Throughout the fall and into the winter of 1964, the Johnson administration debated the correct strategy in Vietnam. The Joint Chiefs of Staff wanted to expand the air war over the DRV quickly to help stabilize the new Saigon government. The civilians in the Pentagon wanted to apply gradual pressure with limited and selective bombings. Only Undersecretary of State George Ball dissented, claiming that Johnson's Vietnam policy was too provocative for its limited expected results. In early 1965, the NLF attacked NLF attacked two U.S. army installations in South Vietnam, and as a result, Johnson ordered the sustained bombing missions over North Vietnam that the Joint Chiefs of Staff had long advocated.

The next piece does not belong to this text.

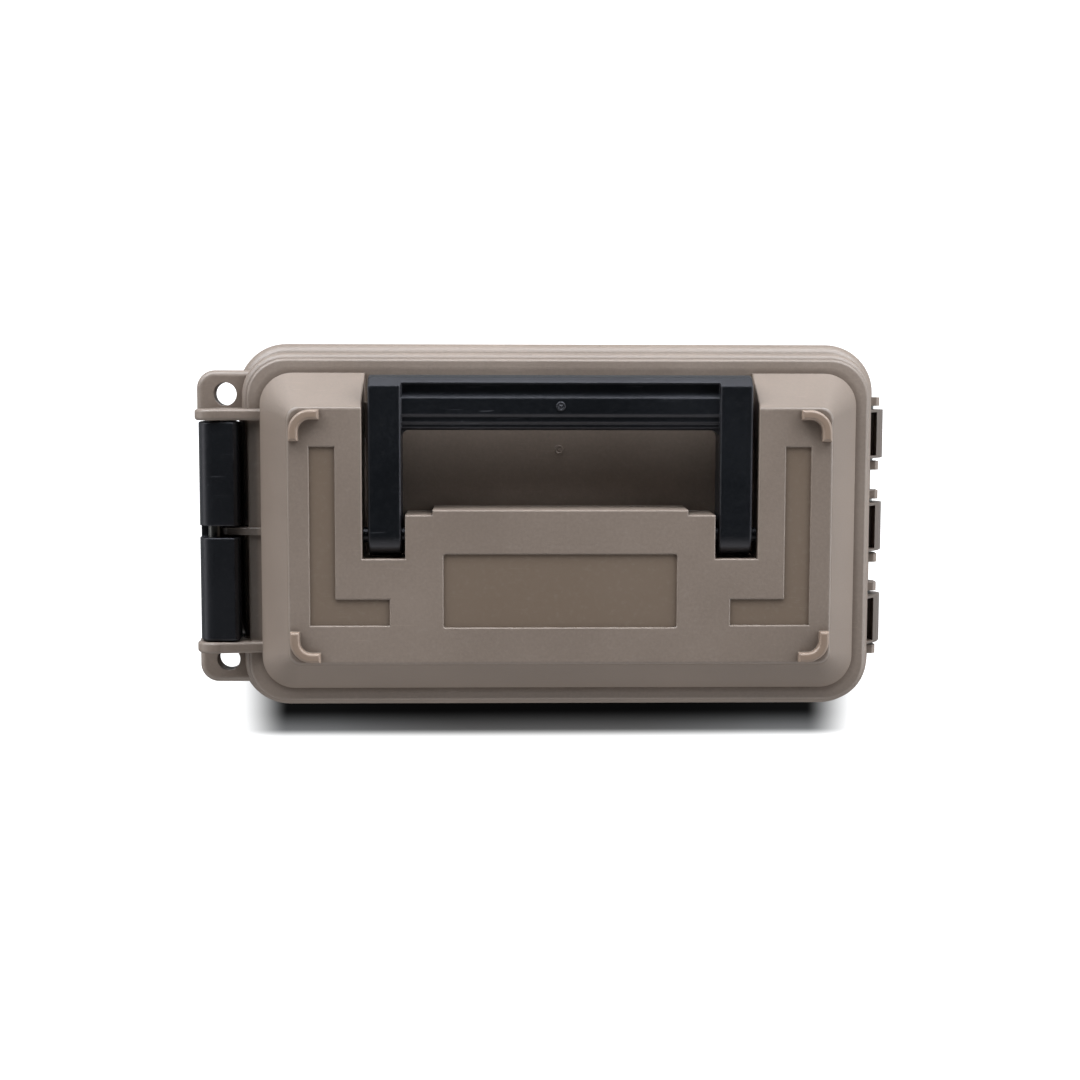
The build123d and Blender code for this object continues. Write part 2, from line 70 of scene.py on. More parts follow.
# where the lid's colour changes: heights above its top, and distances past the latch and the hinge, where
# shade is painted on the lid
RIB_FADE = (0.3 * MM, 0.8 * MM)
LATCH_FADE = (9.5 * MM, 6.5 * MM)
EAR_FADE = (1 * MM, -1 * MM)
HINGE_FADE = (-1.5 * MM, -0.5 * MM)

# the moulding marks: their places, bodies, slots and materials
POCKET_GATE = (0.0, 33.0 * MM, 156.3 * MM)
GRIP_GATE = (0.0, 50.8 * MM, 178.4 * MM)
GATE_PLACES = (
    ("pocket_gate", POCKET_GATE, "lid", "tan_plastic", "tan_plastic_lid"),
    ("grip_gate", GRIP_GATE, "handle", "black_plastic", "black_plastic_handle"),
)
EJECTOR_ROWS = {"latch": -1, "middle": 0, "hinge": 1}
EJECTOR_SIDES = {"far": -1, "grip": 1}

# the shadow painted on the floor beside the can: how far it runs past the far side and the ends
SHADE_STARTS = (-30.0 * MM, -4.0 * MM)
SHADE_STOPS = (42.5 * MM, 37.0 * MM)
SHADE_PALES = (27.5 * MM, 40.5 * MM)
SHADE_PALEST = 0.33
SHADE_ENDS = (12.0 * MM, -20.0 * MM)
SHADE_SHIFT = 6 * MM

# softboxes: bearing and height in degrees, width and height in metres
SOFTBOX_TARGET = Vector((0.0, 0.0, 0.12))
SOFTBOX_REACH = 1.35
RIGHT_SHARE = 0.93
SOFTBOXES = {
    "key_softbox": (0, 15, 1.4, 0.5),
    "key_softbox_right": (40, 20, 0.9, 0.5),
    "key_softbox_left": (-40, 20, 0.9, 0.5),
    "end_softbox": (90, 18, 0.9, 0.5),
}

# the camera above the lid: its place, and its turns in radians
CAMERA_PLACE = (-0.0252, 0.0656, 0.880)
CAMERA_PITCH, CAMERA_YAW, CAMERA_ROLL = 0.0952, 0.0245, -0.002


# ---------------------------------------------------------------- settings


class CAN_PG_finish(bpy.types.PropertyGroup):
    tan: FloatVectorProperty(
        name="Tan",
        description="Main colour of the tub and lid",
        subtype="COLOR",
        size=3,
        min=0.0,
        max=1.0,
        default=(0.190, 0.148, 0.120),
    )
    recess_tan: FloatVectorProperty(
        name="Recess tan",
        description="Browner, smoother colour of the recessed panels in the lid",
        subtype="COLOR",
        size=3,
        min=0.0,
        max=1.0,
        default=(0.147, 0.106, 0.076),
    )
    rib_tan: FloatVectorProperty(
        name="Rib tan",
        description="Warmer colour of the stacking ribs, which other cans rub on",
        subtype="COLOR",
        size=3,
        min=0.0,
        max=1.0,
        default=(0.225, 0.160, 0.118),
    )
    black: FloatVectorProperty(
        name="Black",
        description="Colour of the handle and latch",
        subtype="COLOR",
        size=3,
        min=0.0,
        max=1.0,
        default=(0.0036, 0.0044, 0.0056),
    )
    steel: FloatVectorProperty(
        name="Steel",
        description="Colour of the dark phosphated pins",
        subtype="COLOR",
        size=3,
        min=0.0,
        max=1.0,
        default=(0.12, 0.12, 0.115),
    )
    seal: FloatVectorProperty(
        name="Seal",
        description="Colour of the gasket's rubber",
        subtype="COLOR",
        size=3,
        min=0.0,
        max=1.0,
        default=(0.022, 0.022, 0.022),
    )
    grain_size: FloatProperty(
        name="Grain size",
        description="Width of one pit of the moulded grain",
        unit="LENGTH",
        min=0.0001,
        max=0.005,
        default=0.0006,
    )
    edge_radius: FloatProperty(
        name="Edge radius",
        description="Rounding that the light shows on moulded edges",
        unit="LENGTH",
        min=0.0,
        max=0.002,
        default=0.00035,
    )
    black_edge_radius: FloatProperty(
        name="Black edge radius",
        description="Rounding that the light shows on the edges of the handle and latch",
        unit="LENGTH",
        min=0.0,
        max=0.003,
        default=0.0009,
    )
    # paler edges: partly rubbed wear, partly a painted edge highlight
    edge_wear_and_highlight: FloatProperty(
        name="Edge wear",
        description="How much paler the rubbed edges are",
        min=0.0,
        max=1.0,
        default=0.5,
    )
    # painted shade in the inner corners, together with grime
    shade_and_grime: FloatProperty(
        name="Corner shade and grime",
        description="How dirty the inner corners of the tan plastic are",
        min=0.0,
        max=1.0,
        default=0.8,
    )
    # shade painted on the lid where the latch lever overhangs it
    painted_latch_shade: FloatProperty(
        name="Latch grime",
        description="How dark the lid is where the latch covers it",
        min=0.0,
        max=1.0,
        default=0.82,
    )
    # shade painted on the lid's hinge knuckles
    painted_hinge_shade: FloatProperty(
        name="Hinge grime",
        description="How dark the lid's hinge knuckles are",
        min=0.0,
        max=1.0,
        default=0.6,
    )
    # how far the painted corner shade and grime spread
    corner_shade_reach: FloatProperty(
        name="Grime reach",
        description="How far the grime spreads from an inner corner",
        unit="LENGTH",
        min=0.001,
        max=0.03,
        default=0.007,
    )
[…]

The bombing missions, known as OPERATION ROLLING THUNDER, and the introduction of American combat troops in March 1965, caused the Communist Party to reassess its own war strategy. From 1960 through late 1964, the Party believed it could win a military victory in the South "in a relative short period of time." This overly optimistic prediction was based on a limited war scenario in South Vietnam, and not on the introduction of U.S. combat troops. With the new American military commitment, however, the Party moved to a protracted war strategy. The idea was to get the United States bogged down in a war that it could not win militarily and create unfavorable conditions for political victory. The Communist Party believed that it would prevail in a protracted war because the United States had no clearly defined strategy, and therefore, the country would eventually tire of the war and demand a negotiated settlement. By late 1965, Hanoi's more realistic predictions were based on a military stalemate and a protracted war strategy.